Hot news folks! In my qualification exam I proposed two ideas for extending Locality-Sensitive Hashing to general metric spaces. Readily afterwards I wrote a short paper presenting one of the ideas and early results… and guess what? It has been accepted at the SBBD2013 (Brazilian Symposium on Databases).
K-medoids LSH: a new locality sensitive hashing in general metric space
Eliezer S. Silva, Eduardo Valle
Abstract. The increasing availability of multimedia content poses a challenge for information retrieval researchers. Users want not only have access to multimedia documents, but also make sense of them – the ability of finding specific content in extremely large collections of textual and non-textual documents is paramount. At such large scales, Multimedia Information Retrieval systems must rely on the ability to perform search by similarity efficiently. However, Multimedia Documents are often represented by high-dimensional feature vectors, or by other complex representations in metric spaces. Providing efficient similarity search for that kind of data is extremely challenging.

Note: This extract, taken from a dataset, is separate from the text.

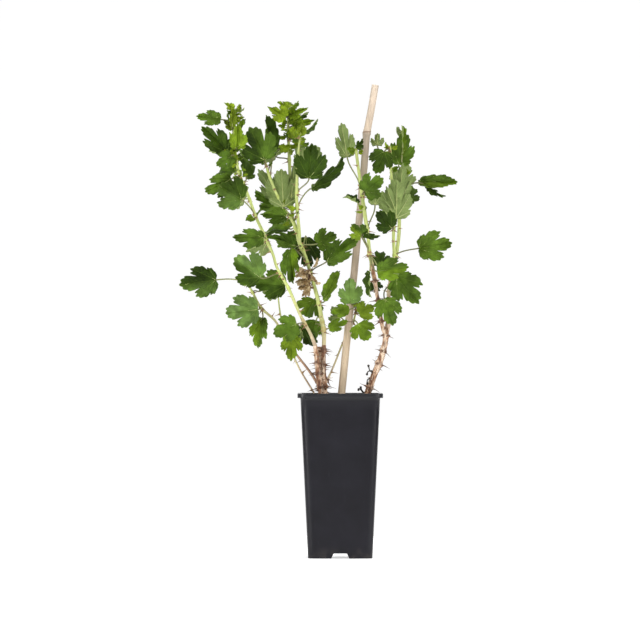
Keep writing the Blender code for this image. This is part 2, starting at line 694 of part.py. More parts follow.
def fuse(name, body, extras):
    # Join a stem and all that grows on it into one closed solid.
    node = make_object(name, body)
    growths = bpy.data.collections.new(name + "_growths")
    bpy.context.scene.collection.children.link(growths)
    for number, extra in enumerate(extras):
        growth = make_object("%s_growth_%d" % (name, number), extra)
        bpy.context.scene.collection.objects.unlink(growth)
        growths.objects.link(growth)
    union = node.modifiers.new("grown together", "BOOLEAN")
    union.operation = "UNION"
    union.operand_type = "COLLECTION"
    union.collection = growths
    union.solver = "MANIFOLD"
    bpy.context.view_layer.update()
    evaluated = node.evaluated_get(bpy.context.evaluated_depsgraph_get())
    joined = bpy.data.meshes.new_from_object(evaluated)
    node.modifiers.clear()
    node.data = joined
    for growth in list(growths.objects):
        bpy.data.objects.remove(growth, do_unlink=True)
    bpy.data.collections.remove(growths)
    return node


def leaves_on(stems):
    found = []
    for number, row in enumerate(LEAVES):
        if row[0] in stems:
            found.append(leaf(row, FULL_OUTLINE, FULL_INNER, 1.7 * number))
    for number, row in enumerate(YOUNG_LEAVES):
        if row[0] in stems:
            found.append(leaf(row, YOUNG_OUTLINE, YOUNG_INNER, 2.3 * number))
    return found


def make_shoot(name, stems, draw, others):
    extras = [stem_tube(stem, STEM_SIDES) for stem in stems[1:]]
    extras += leaves_on(stems)
    for stem in stems:
        extras += spines_along(name, stem, SHOOT_SPINE_STEP, draw, others)
    shoot = fuse(name, stem_tube(stems[0], STEM_SIDES), extras)
    shoot.data.materials.clear()
    shoot.data.materials.append(make_material(name + " green", SHOOT_COLOUR, 0.55))
    return shoot


def stump_tube(name, grown=0.0):
    # The plain part of a crown that stands in the soil, with a rounded shoulder on top.
    x, y, top_radius, bottom_radius, bottom = STUMPS[name]
    shoulder = 2.0
    points = [Vector((x, y, bottom - grown)), Vector((x, y, STUMP_TOP - shoulder)), Vector((x, y, STUMP_TOP))]
    radii = [bottom_radius + grown, top_radius + grown, top_radius * STUMP_SHOULDER + grown]
    if grown:
        points[-1].z += 4 * shoulder
        radii[-1] = radii[-2]
    return tube(points, radii, WOOD_SIDES + 4)


def make_crown(name, stems, draw, others):
    extras = [stem_tube(stem, WOOD_SIDES) for stem in stems]
    for stem in stems:
        extras += spines_along(name, stem, WOOD_SPINE_STEP, draw, others)
    crown = fuse(name, stump_tube(name), extras)
    crown.data.materials.clear()
    crown.data.materials.append(make_material(name + " bark", WOOD_COLOUR, 0.8))
    return crown


def spur_stem():
    # The dead twig stands square on the main shoot's bark, a hair off it.
    joint, bark = stem_at_height(SPUR_ON, SPUR_Z)
    start = joint + SPUR_WAY.normalized() * (bark + GAP)
    points, radii = stem_points("dry")
    return tube([start] + points, [radii[0]] + radii, STEM_SIDES, SPUR_WAY.normalized())


def dry_leaves():
    return [leaf(row, YOUNG_OUTLINE, YOUNG_INNER, 1.1 * number) for number, row in enumerate(DRY_LEAVES)]


def make_dried_spur():
    spur = fuse("dried_spur", spur_stem(), dry_leaves())
    spur.data.materials.clear()
    spur.data.materials.append(make_material("dead leaf brown", DRY_COLOUR, 0.9))
    return spur


def cane_radius(z):
    share = (z - CANE_BASE.z) / (CANE_AXIS[-1][2] - CANE_BASE.z)
    radius = CANE_BASE_RADIUS + (CANE_TOP_RADIUS - CANE_BASE_RADIUS) * share
    for node_z in CANE_NODES:
        radius += CANE_NODE_SWELL * math.exp(-((z - node_z) / CANE_NODE_HALF) ** 2)
    return radius


def cane_points():
    route = [CANE_BASE] + [Vector(point) for point in CANE_AXIS]
    heights = {point.z for point in route}
    for node_z in CANE_NODES:
        for step in (-1, 0, 1):
            heights.add(node_z + step * CANE_NODE_HALF)
    points = []
    for z in sorted(heights):
        for lower, upper in zip(route, route[1:]):
            if lower.z <= z <= upper.z:
                points.append(lower.lerp(upper, (z - lower.z) / (upper.z - lower.z)))
                break
    return points


def cane_tube():
    points = cane_points()
    return tube(points, [cane_radius(point.z) for point in points], CANE_SIDES)


def make_cane():
    cane = make_object("bamboo_cane", cane_tube())
    cane.data.materials.append(make_material("bamboo", CANE_COLOUR, 0.5))
    return cane


def cut_soil(soil):
    # Plain holes, a hair wider than the stumps, the thin stem and the cane.
    for name in STUMPS:
        make_cutter(name + "_hole", stump_tube(name, GAP), soil)
    points, radii = stem_points("thin")
    hole = [point for point in points if point.z <= THIN_HOLE_TOP]
    hole[0] = hole[0] - (hole[1] - hole[0]).normalized() * GAP
    make_cutter("thin_hole", tube(hole, [radii[0] + GAP] * len(hole), STEM_SIDES), soil)
    hole = [point for point in cane_points() if point.z <= POT_HEIGHT + 1.0]
    hole[0] = hole[0] - Vector((0.0, 0.0, GAP))
    radii = [cane_radius(point.z) + 1.2 * GAP for point in hole]
    make_cutter("cane_hole", tube(hole, radii, CANE_SIDES), soil)


def build():
    clear_scene()
    draw = random.Random(SPINE_SEED)
    make_pot()
    soil = make_soil()
    make_cane()
    others = surroundings()
    for name, stems in CROWNS.items():
        make_crown(name, stems, draw, others)
    for name, stems in SHOOTS.items():
        make_shoot(name, stems, draw, others)
    make_dried_spur()
    cut_soil(soil)


build()
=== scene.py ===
# A young spiny currant bush in a deep square black pot, with a bamboo cane beside it.
# Tables are in millimetres in the part's own frame: X to the right, Y away from the viewer, Z up.
import math
import random

import bmesh
import bpy
from mathutils import Matrix, Quaternion, Vector, noise


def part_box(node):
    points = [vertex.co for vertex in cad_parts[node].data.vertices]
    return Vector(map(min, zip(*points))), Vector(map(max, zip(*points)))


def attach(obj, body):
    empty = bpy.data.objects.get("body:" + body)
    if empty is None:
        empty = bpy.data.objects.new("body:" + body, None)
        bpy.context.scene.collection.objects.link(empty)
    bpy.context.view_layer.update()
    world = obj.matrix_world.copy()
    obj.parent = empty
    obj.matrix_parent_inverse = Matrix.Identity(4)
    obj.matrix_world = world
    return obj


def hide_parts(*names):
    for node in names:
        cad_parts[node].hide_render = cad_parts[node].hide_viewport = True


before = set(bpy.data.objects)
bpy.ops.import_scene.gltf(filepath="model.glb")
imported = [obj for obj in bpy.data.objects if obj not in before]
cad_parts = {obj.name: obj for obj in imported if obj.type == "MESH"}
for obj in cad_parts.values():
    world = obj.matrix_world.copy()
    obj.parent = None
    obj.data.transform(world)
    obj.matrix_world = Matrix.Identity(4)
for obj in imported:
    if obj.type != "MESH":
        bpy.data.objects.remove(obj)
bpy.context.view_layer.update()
mm = 0.001
print("frame loaded,", len(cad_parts), "nodes")


# Where everything grows: places given here, nearly all of them the same as in the solids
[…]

In this article, we explore one of the most cited family of solutions for similarity search, the Locality-Sensitive Hashing (LSH), which is based upon the creation of hashing functions which assign, with higher probability, the same key for data that are similar. LSH is available only for a handful distance functions, but, where available, it has been found to be extremely efficient for architectures with uniform access cost to the data. Most of existing LSH functions are restricted to vector spaces. We propose a novel LSH method for generic metric space based on K-medoids clustering. We present comparison with well established LSH methods in vector spaces and with recent competing new methods for metric spaces. Our early results show promise, but also demonstrate how challenging is to work around those difficulties.